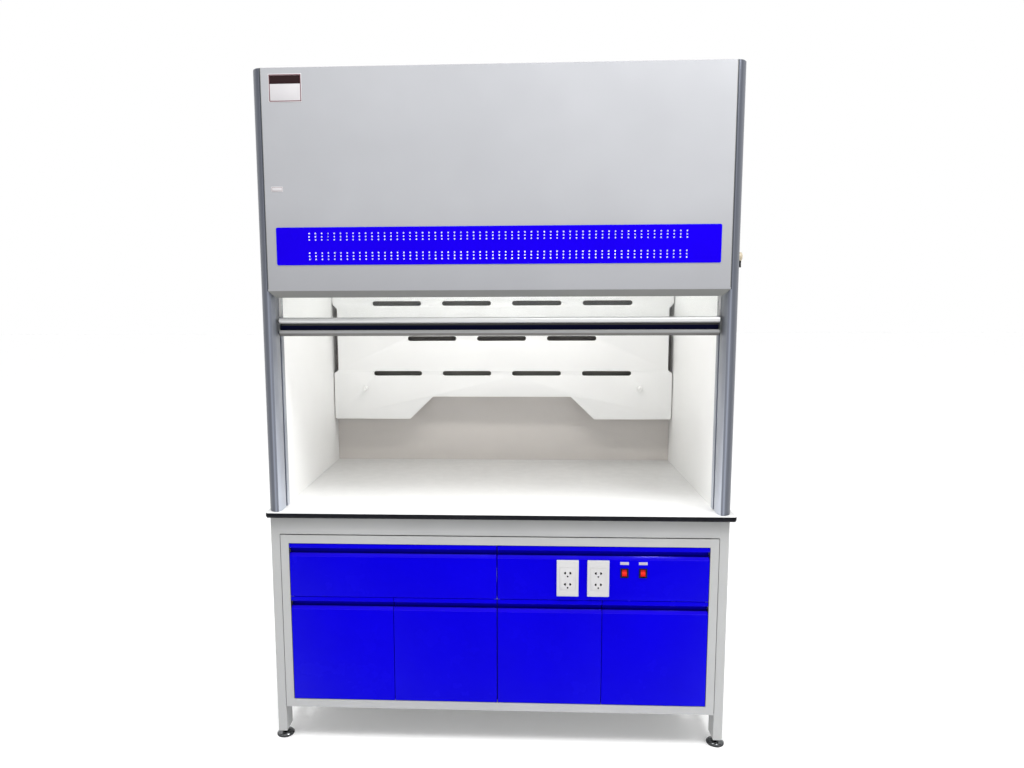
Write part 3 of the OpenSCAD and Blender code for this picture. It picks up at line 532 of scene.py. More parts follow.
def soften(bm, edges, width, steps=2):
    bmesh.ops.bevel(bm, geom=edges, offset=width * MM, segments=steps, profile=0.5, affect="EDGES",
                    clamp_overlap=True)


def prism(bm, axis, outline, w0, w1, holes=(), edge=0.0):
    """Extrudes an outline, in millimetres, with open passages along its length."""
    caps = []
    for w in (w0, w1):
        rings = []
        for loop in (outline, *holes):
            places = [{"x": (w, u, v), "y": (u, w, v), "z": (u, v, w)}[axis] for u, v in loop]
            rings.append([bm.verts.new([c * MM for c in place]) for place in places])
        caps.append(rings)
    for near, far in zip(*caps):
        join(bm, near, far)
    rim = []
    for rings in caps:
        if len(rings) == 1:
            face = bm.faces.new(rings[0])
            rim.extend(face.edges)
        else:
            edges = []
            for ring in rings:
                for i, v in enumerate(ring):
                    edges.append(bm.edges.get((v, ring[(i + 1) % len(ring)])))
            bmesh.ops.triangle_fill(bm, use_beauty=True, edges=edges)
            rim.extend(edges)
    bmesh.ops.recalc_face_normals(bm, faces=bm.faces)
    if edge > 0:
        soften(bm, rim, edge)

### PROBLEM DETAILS
Produce the lines from the top of the listing through the "clamp_overlap=True)" line exactly as they appear, with no additional output.

### COMPLETED TASK
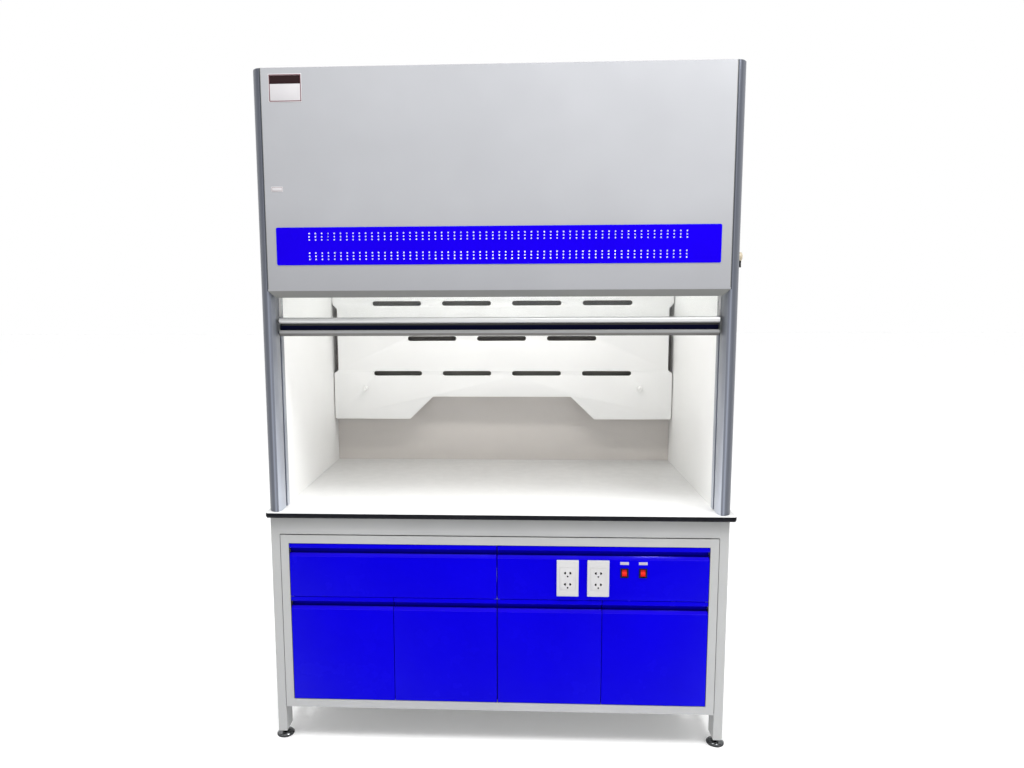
Write part 3 of the OpenSCAD and Blender code for this picture. It picks up at line 532 of scene.py. More parts follow.
def soften(bm, edges, width, steps=2):
    bmesh.ops.bevel(bm, geom=edges, offset=width * MM, segments=steps, profile=0.5, affect="EDGES",
                    clamp_overlap=True)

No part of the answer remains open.